Rows from a 3D modeling dataset
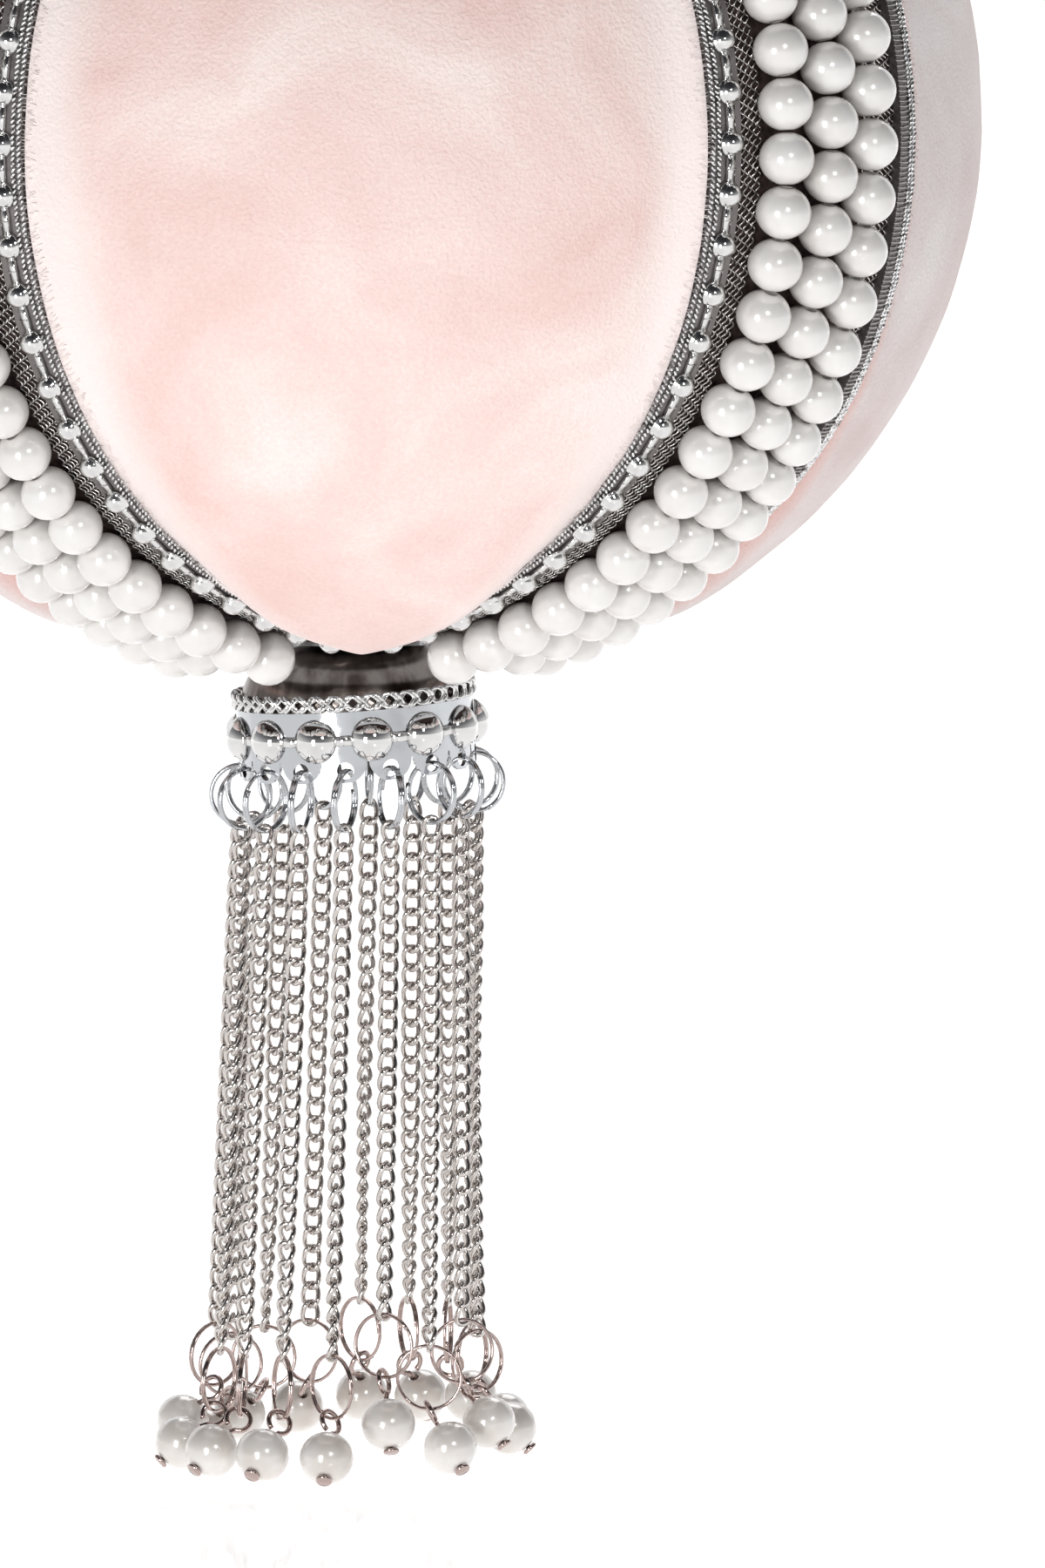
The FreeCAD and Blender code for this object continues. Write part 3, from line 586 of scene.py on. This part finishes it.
net = brown_net()
knit_silver = drawn_silver("knitted_silver_wire", "#e4e1de", 0.22)
for side, (azimuth, outward) in BANDS.items():
    dress(f"mesh_ribbon_{side}", net)
    knit = Piece()
    for strip in ((-12.0, -8.6), (7.6, 12.9)):
        wales = round((strip[1] - strip[0]) / 0.56)
        for wale in range(wales + 1):
            offset = outward * (strip[0] + 0.56 * wale) * MM
            path = []
            for index, station in enumerate(band_stations(azimuth, offset, *RIBBON, 18.5 * MM, 0.2 * MM)):
                spot, normal, along = station
                turn = 2 * math.pi * index / 6 + math.pi * wale
                loop = sideways(azimuth) * math.sin(turn) * 0.3 * MM
                path.append(spot + loop + normal * (0.16 + 0.1 * math.cos(turn)) * MM)
            knit.add(tube(path, 0.12 * MM, 4))
    knit.make(f"knitted_mesh_{side}", "root", [], [knit_silver])

# Braids. A lurex braid edges the velvet of the front and back gores with two rows of slanted stitches, and
# frays into short whiskers. A gimp braid edges the side gores: dark ribs bound by a double silver cord.


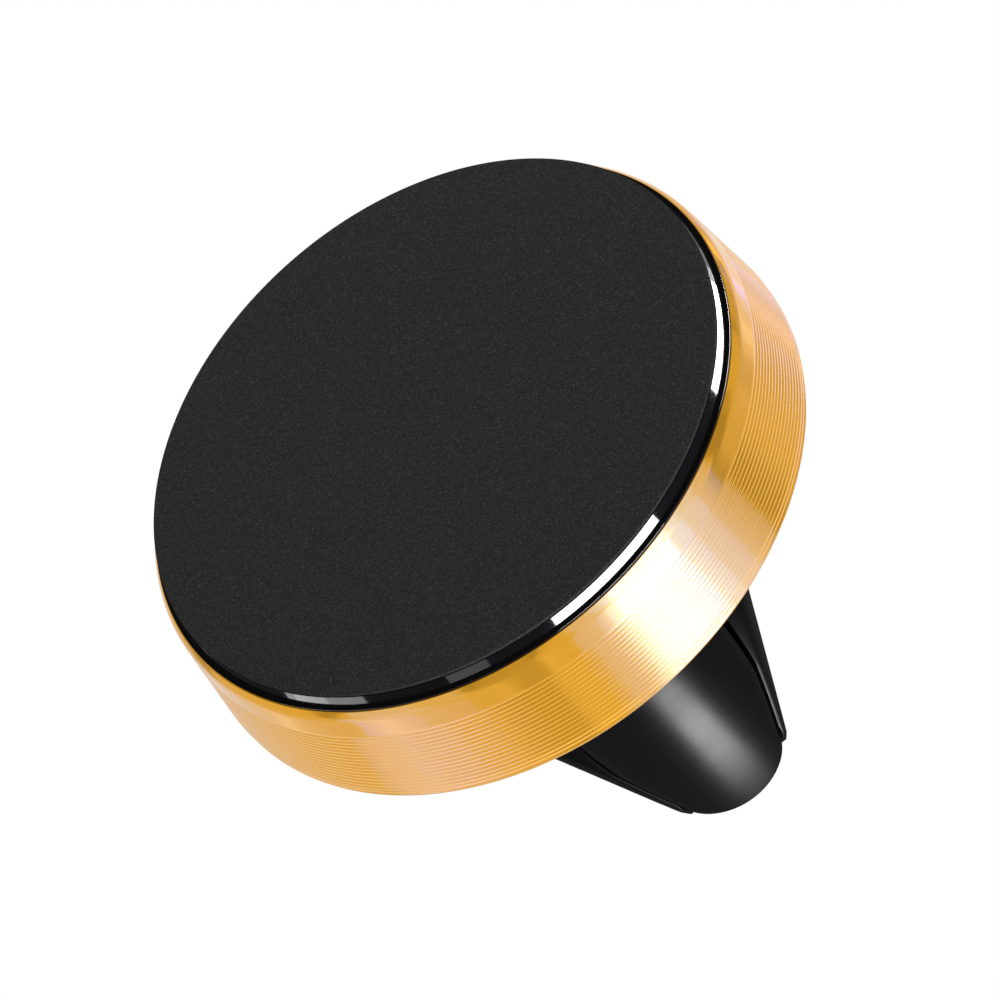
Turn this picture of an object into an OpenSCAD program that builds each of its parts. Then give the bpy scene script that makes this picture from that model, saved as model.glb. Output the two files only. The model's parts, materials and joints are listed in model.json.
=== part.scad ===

**Exercise task**
Quote the entire listing above exactly.

**Exercise answer**
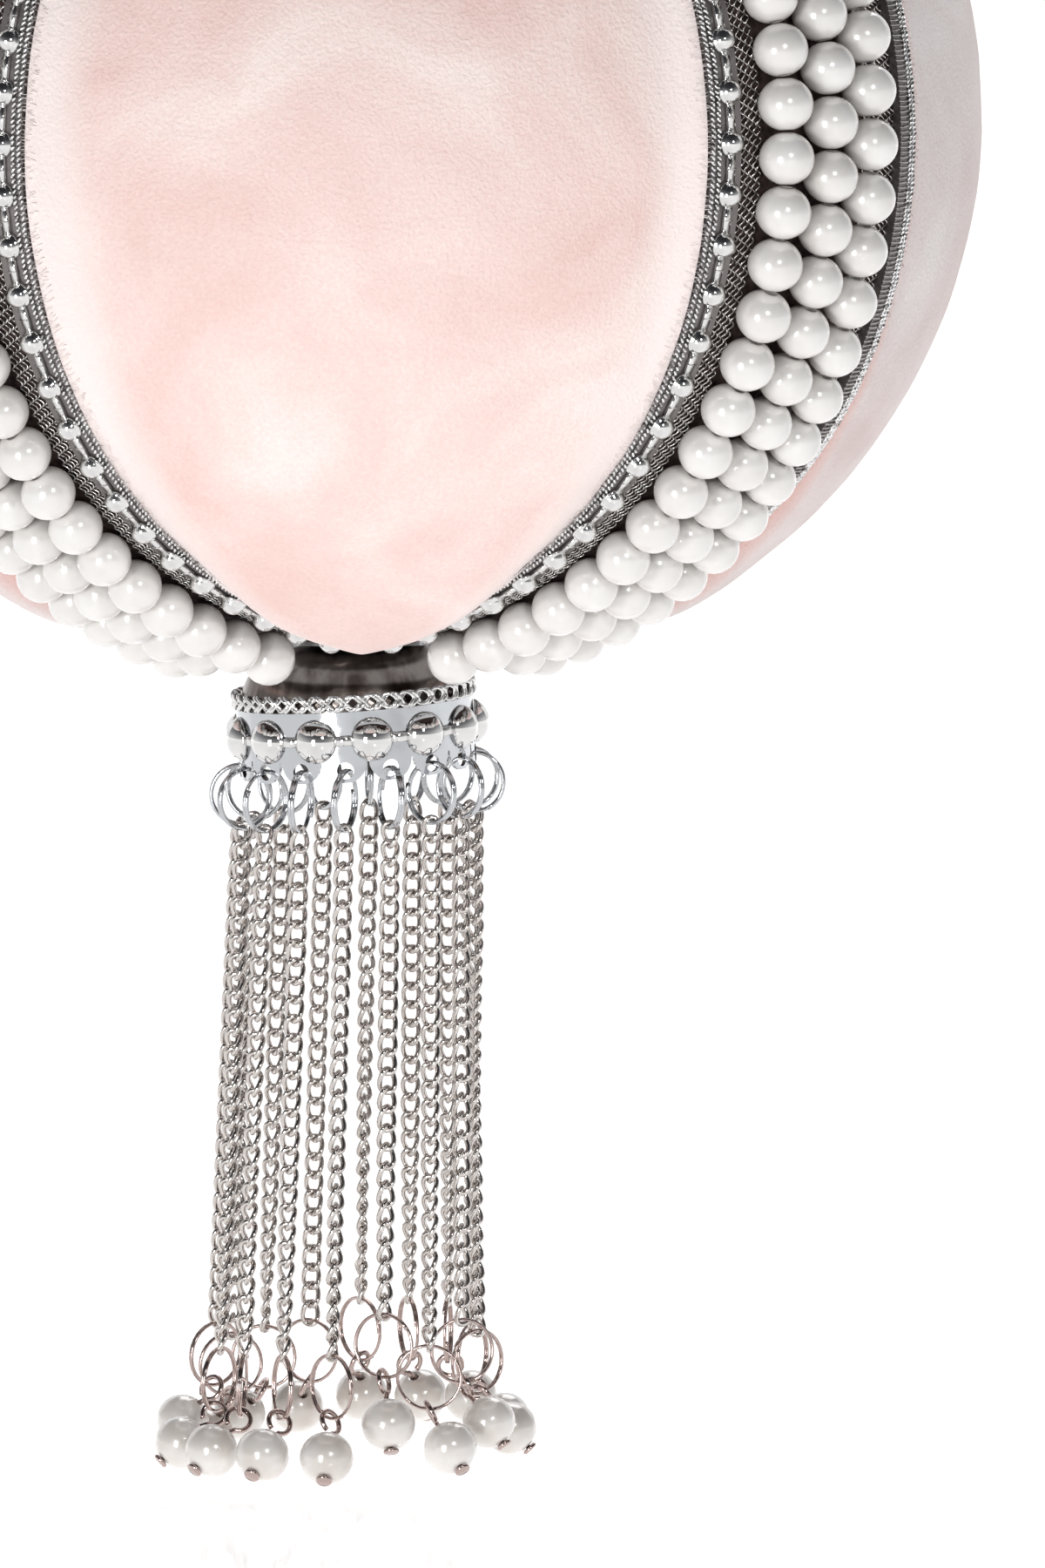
The FreeCAD and Blender code for this object continues. Write part 3, from line 586 of scene.py on. This part finishes it.
net = brown_net()
knit_silver = drawn_silver("knitted_silver_wire", "#e4e1de", 0.22)
for side, (azimuth, outward) in BANDS.items():
    dress(f"mesh_ribbon_{side}", net)
    knit = Piece()
    for strip in ((-12.0, -8.6), (7.6, 12.9)):
        wales = round((strip[1] - strip[0]) / 0.56)
        for wale in range(wales + 1):
            offset = outward * (strip[0] + 0.56 * wale) * MM
            path = []
            for index, station in enumerate(band_stations(azimuth, offset, *RIBBON, 18.5 * MM, 0.2 * MM)):
                spot, normal, along = station
                turn = 2 * math.pi * index / 6 + math.pi * wale
                loop = sideways(azimuth) * math.sin(turn) * 0.3 * MM
                path.append(spot + loop + normal * (0.16 + 0.1 * math.cos(turn)) * MM)
            knit.add(tube(path, 0.12 * MM, 4))
    knit.make(f"knitted_mesh_{side}", "root", [], [knit_silver])

# Braids. A lurex braid edges the velvet of the front and back gores with two rows of slanted stitches, and
# frays into short whiskers. A gimp braid edges the side gores: dark ribs bound by a double silver cord.


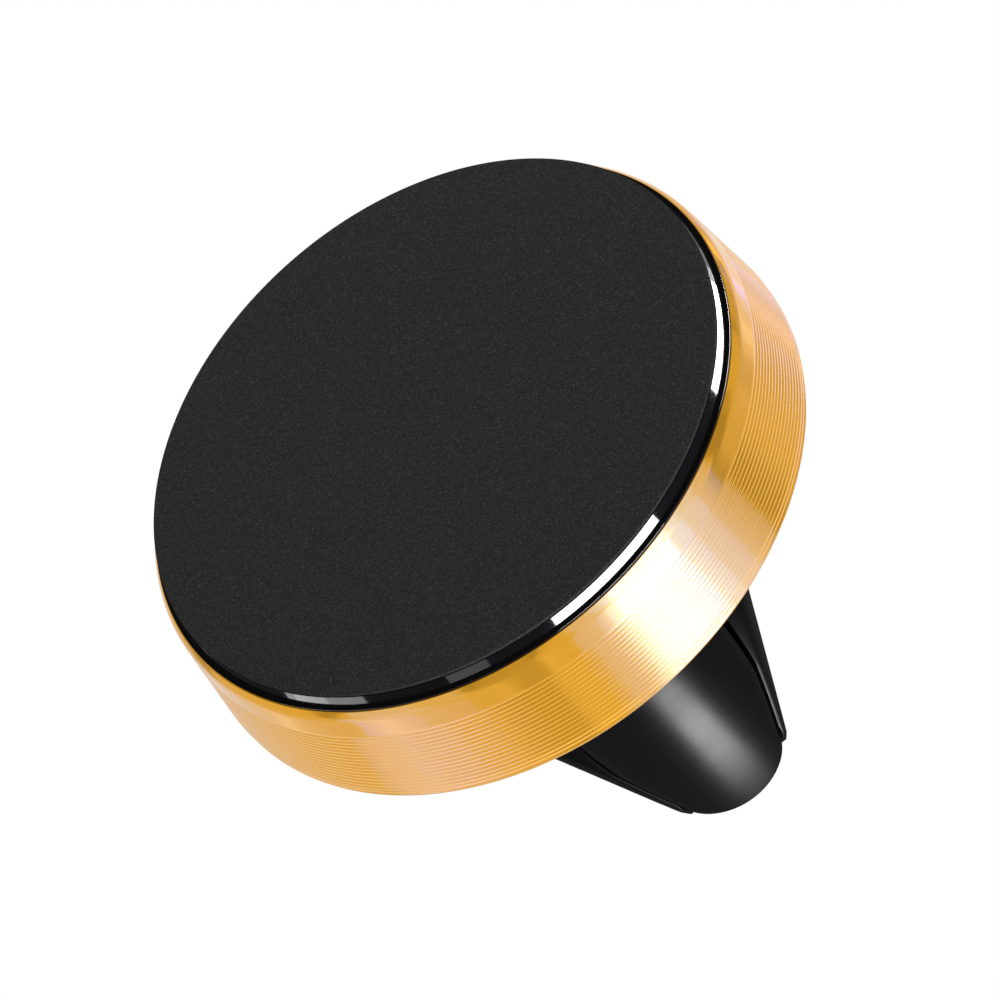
Turn this picture of an object into an OpenSCAD program that builds each of its parts. Then give the bpy scene script that makes this picture from that model, saved as model.glb. Output the two files only. The model's parts, materials and joints are listed in model.json.
=== part.scad ===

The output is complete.